Friday, October 03, 2008

Bailout raises the U.S. national debt to $11.315 trillion

Last July, President Bush signed legislation that raised the debt ceiling to $10.615 trillion.

Today he signed the financial bailout legislation passed by the Senate last night that raises the debt ceiling to $11.315 trillion.

Under the Bush Administration, the gross national debt as a percentage of the gross domestic product has hit a 50-year high. The following chart illustrates the trend nicely.



Bush did three things to skyrocket the debt from $5.7 trillion to $10 trillion:
1. He lowered taxes on the rich (by far the biggest item).
2. He invaded Iraq and Afghan-Pakistan.
3. He did not regulate an out-of-control Wall Street.

[ZFacts.com]

Wednesday, October 01, 2008

Bank Bailouts underway in Europe

Monday's stock market plummet posted the first post-$1 trillion day ever, another ominous record set.

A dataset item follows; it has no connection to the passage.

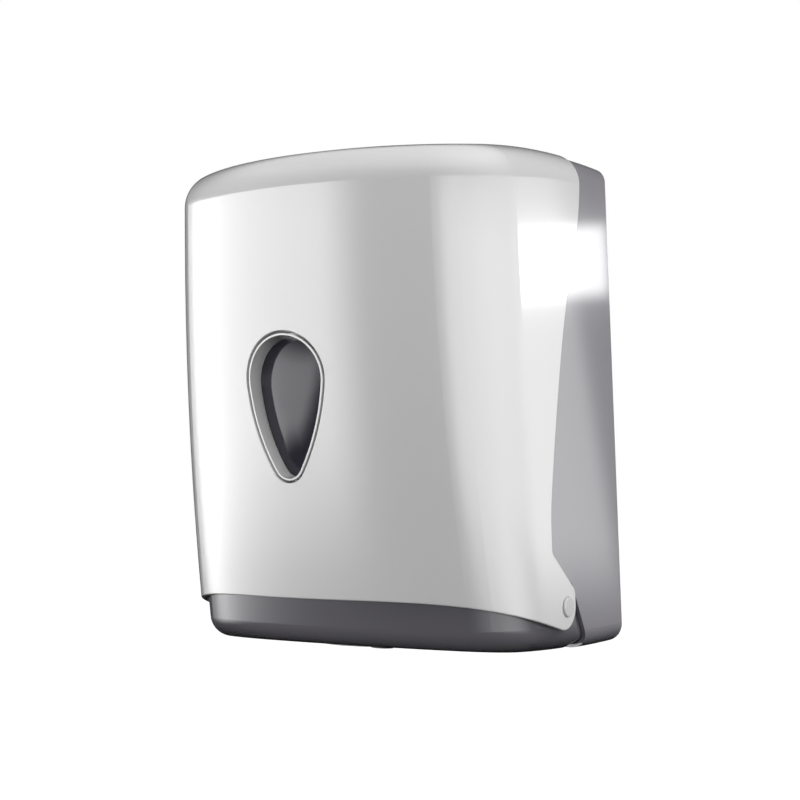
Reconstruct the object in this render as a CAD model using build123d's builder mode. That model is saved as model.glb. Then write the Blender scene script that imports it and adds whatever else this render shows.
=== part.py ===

In Europe, Dutch-Belgian banking giant Fortis NV has been partially nationalized with a 11.2 billion euros ($16.4 billion) rescue from the governments of Belgium, the Netherlands and Luxembourg, after investor confidence in the bank disappeared. The Belgian government also announced morning a €6.4 billion ($9.2 billion) plan to rescue faltering bank Dexia, which ran up huge losses in its U.S. operations.

The British government nationalized mortgage lender Bradford & Bingley, taking over the bank's 50 billion pound ($91 billion) mortgage and loan books, the second bank nationalized by the British government. In a similar move, the Icelandic government bought a 75 percent stake in Glitnir, the country's third largest bank, for 600 million euros ($878 million). In Germany, the country's second biggest commercial property lender, Hypo Real Estate Holding AG, secured a multibillion euro line of credit from several banks.

The Irish government said it would guarantee all deposits in Irish banks following a massive drop in the value of Irish bank stocks.

Meanwhile, the Bank of Japan has pumped 20 trillion yen ($192.3 billion) into money markets, amid an effort among the world's central banks to calm worries about a global financial crisis.